Mat 3:11 I indeed baptize you with water unto repentance, but He who is coming after me is mightier than I, whose sandals I am not worthy to carry. He will baptize you with the Holy Spirit and fire.
There are those who believe that the events of Pentecost in Acts 2 is a fulfillment of this prophecy that Jesus would “baptize with fire”. From Acts 2:
Act 2:3 Then there appeared to them divided tongues, as of fire, and one sat upon each of them.
Act 2:4 And they were all filled with the Holy Spirit and began to speak with other tongues, as the Spirit gave them utterance.
In Acts 2, we have both elements of Holy Ghost and Fire mentioned in Matthew 3. It is an attractive notion for some to see this as a fulfillment of Matthew 3, after all, when else did Christ “baptize with fire”? Is this a failed prophecy? How was it fulfilled?

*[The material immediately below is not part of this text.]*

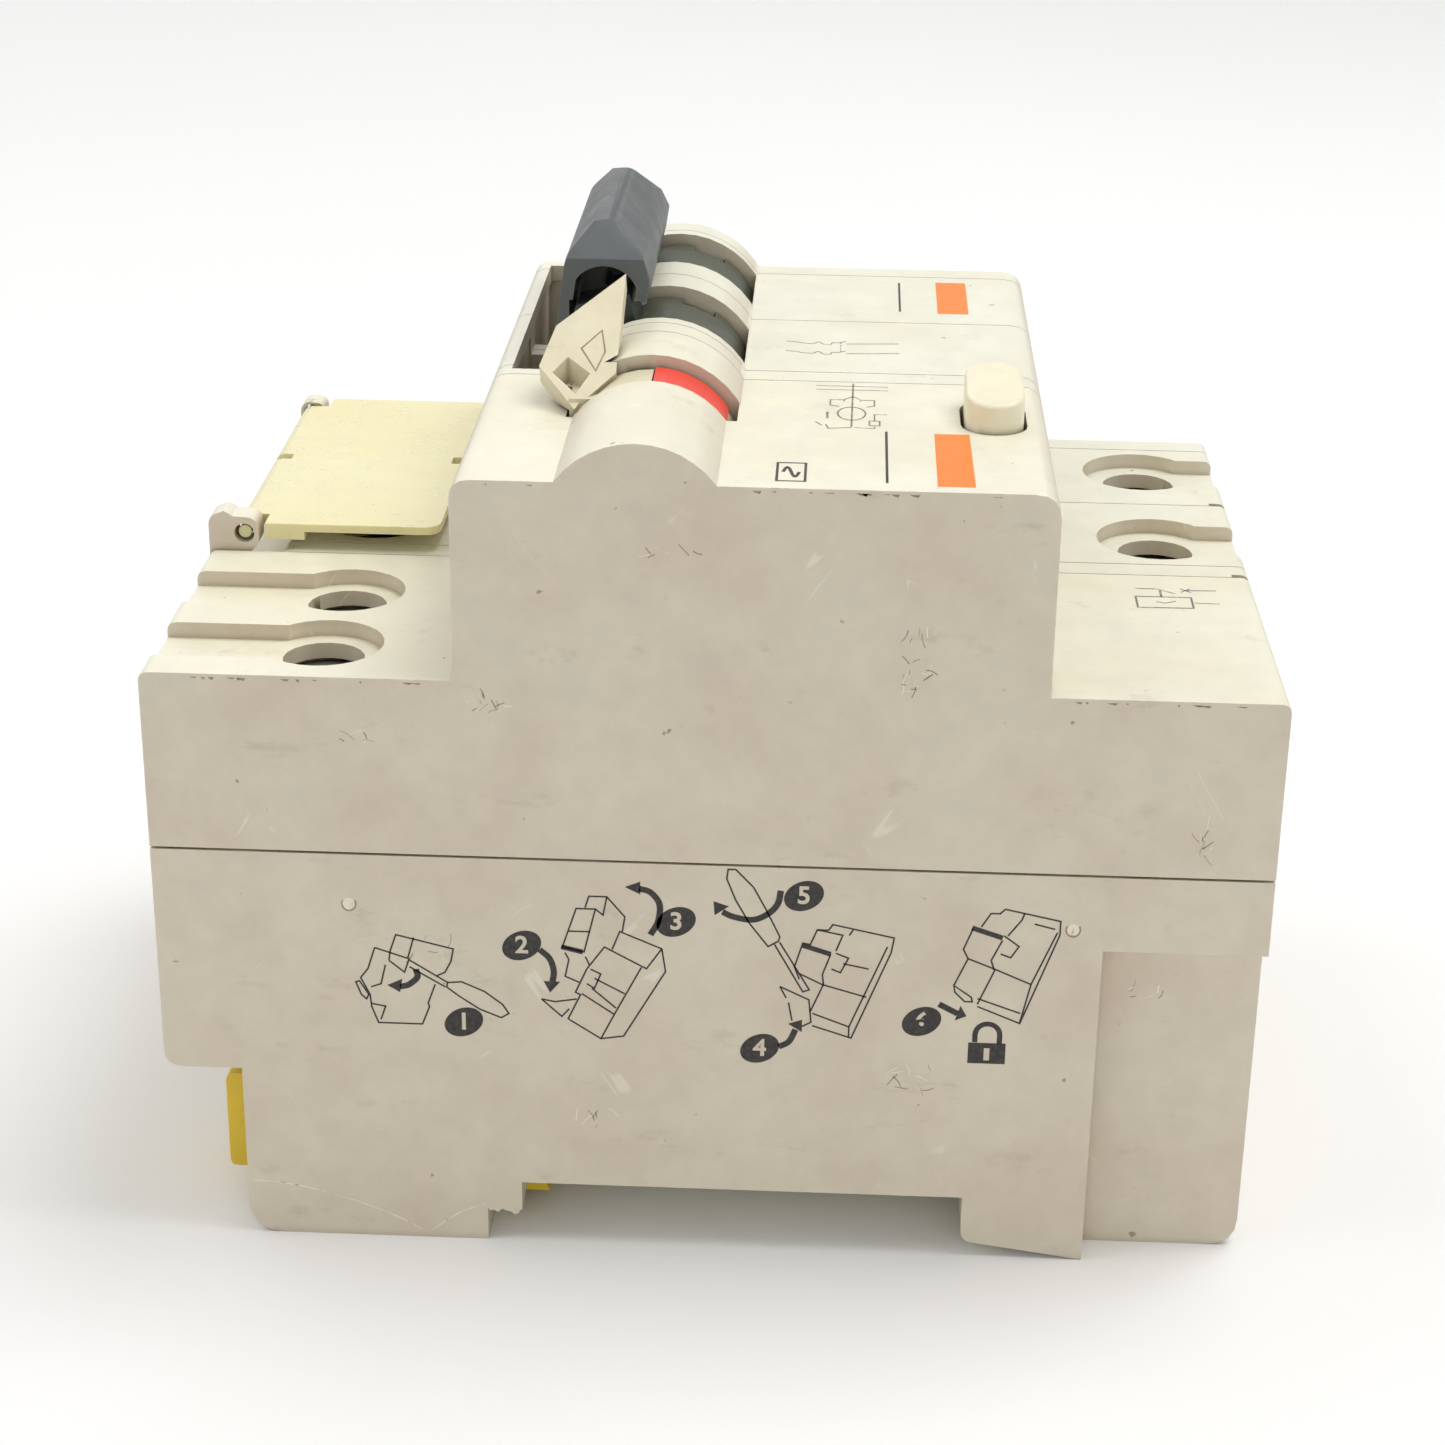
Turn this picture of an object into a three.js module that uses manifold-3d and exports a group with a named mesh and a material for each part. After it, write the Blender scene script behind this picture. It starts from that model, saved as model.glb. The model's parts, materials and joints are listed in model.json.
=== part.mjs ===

There are glaring problems with this interpretation. Number 1, John was not teaching to the “disciples” but to common people who never heard of Jesus. When did they get baptized with fire? Number 2: Pentecost never attributes the tongues of fire to Jesus. Number 3: it was a onetime event. When John the Baptist taught Jesus would baptize by fire, did he mean only once to a select group of people? Number 4: the Bible does not describe the tongues of fire as baptism.
The immediate context of Matthew 3 is John the Baptist’s ministry. The very verse before this one states:
Mat 3:10 And even now the ax is laid to the root of the trees. Therefore every tree which does not bear good fruit is cut down and thrown into the fire.
Here we have more traditional elements of Jesus’ ministry (although this was John, Jesus’ precursor). Jesus talks about “everlasting fire” (Mat 25:41). He claims to have come to set fire on the earth (Luke 12:49). He tells of “wrath to come” (Mat 3:7). Jesus’ ministry was all about a coming final judgment and a Kingdom of God on earth where the evil would be punished and the good exalted. When Matthew 3:11 is put in context, this theme is clearly present:
Mat 3:10 And even now the ax is laid to the root of the trees. Therefore every tree which does not bear good fruit is cut down and thrown into the fire.
Mat 3:11 I indeed baptize you with water unto repentance, but He who is coming after me is mightier than I, whose sandals I am not worthy to carry. He will baptize you with the Holy Spirit and fire.
Mat 3:12 His winnowing fan is in His hand, and He will thoroughly clean out His threshing floor, and gather His wheat into the barn; but He will burn up the chaff with unquenchable fire.”)
So every tree that does not “bear good fruit” is thrown into the fire. Jesus will clean “His threshing floor” and “burn up the chaff with unquenchable fire.” This is definitely not Pentecost; this is death and/or hell.
This presents a real problem to those who are not dispensationalists, because Jesus never brought fire. When Christians claim he did (or will in the future), they play word games (“umm, well, at his second coming he will bring judgment), but this is not the meaning John the Baptist was communicating to his disciples and it was not the meaning that Jesus communicated to His disciples.
The gospel Jesus preached never came to pass, it was supplanted by Paul’s gospel of Grace. God did this to delay judgment for the sake of mankind. As Peter writes:
2Pe 3:9 The Lord is not slack concerning His promise, as some count slackness, but is longsuffering toward us, not willing that any should perish but that all should come to repentance.
The gospel is the same no matter who preached it and all who reject it will suffer eternity in hell.
http://holdingforthhisword.wordpress.com/2013/07/08/teachers/
Thank you for the link. Could you delineate for me and any reader what the gospel is? Could you also explain what the issue between Paul and the apostles were in Galatians 2? What was Peter’s error in the gospel and how does that relate to your answer for my first question? When the word gospel is used in the Septuagint, is this the same gospel as you detail in your answer to question 1? Thanks again.
update: The Gospel in the Septuagint
https://christopherfisher.wordpress.com/2013/07/09/the-gospel-in-the-septuagint/
Maybe it has to do with the wrong western filoloque interpretation? Think about it :-)
I think the dispensationalist interpretation is not necessary at all and is more of a modern teaching.
How about the translation “He will baptize you with holy wind and with fire”? Like the chaff and the grains?